Shitcoins are altcoins that have become worthless over time or were never able to generate much interest or value in the first place. Some crypto users who call themselves "Bitcoin maximalists" believe that Bitcoin is the only worthwhile cryptocurrency and thus all altcoins are shitcoins.
Stablecoins are cryptocurrencies whose values are permanently connected to the values of assets outside of the crypto space, typically commodities or fiat currencies. Tying themselves to "real" assets intends to provide many of the benefits of digital currencies while reducing the volatility of crypto assets; whether this is actually successful is debatable. Examples of stablecoins include Tether (USDT) and Facebook's Libra.
Crypto wallets are unlike wallets you keep in your pocket in that they do not store your coins; your coins exist only on the blockchain. Instead, crypto wallets protect your keys, facilitate sending and receiving coins, and allow you to check your current balances.

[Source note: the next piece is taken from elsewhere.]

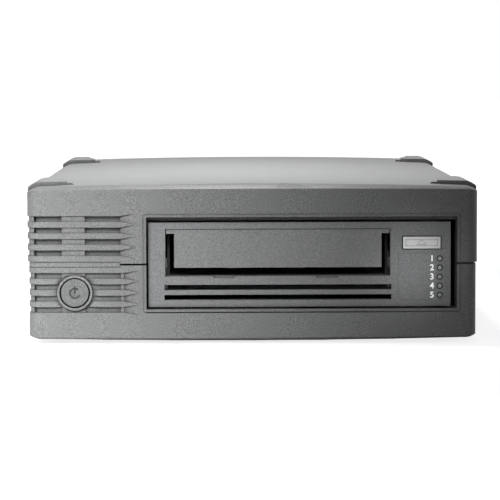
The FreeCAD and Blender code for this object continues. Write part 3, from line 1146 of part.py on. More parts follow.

There are four main types of wallets, listed in order from least to most safe: online, mobile, desktop, and hardware. These can also be classified as "hot wallets" (those connected to the internet; online and most mobile) and "cold wallets" (those not connected to the internet or only intermittently so; many desktop and all hardware wallets). We strongly recommend using a hardware wallet for maximum security, though there are some good hot wallets.
A white paper describes the technical and business details of a particular coin. It should tell you what makes the coin unique and why it should succeed, and so this should be one of the first documents you read thoroughly before investing in a coin.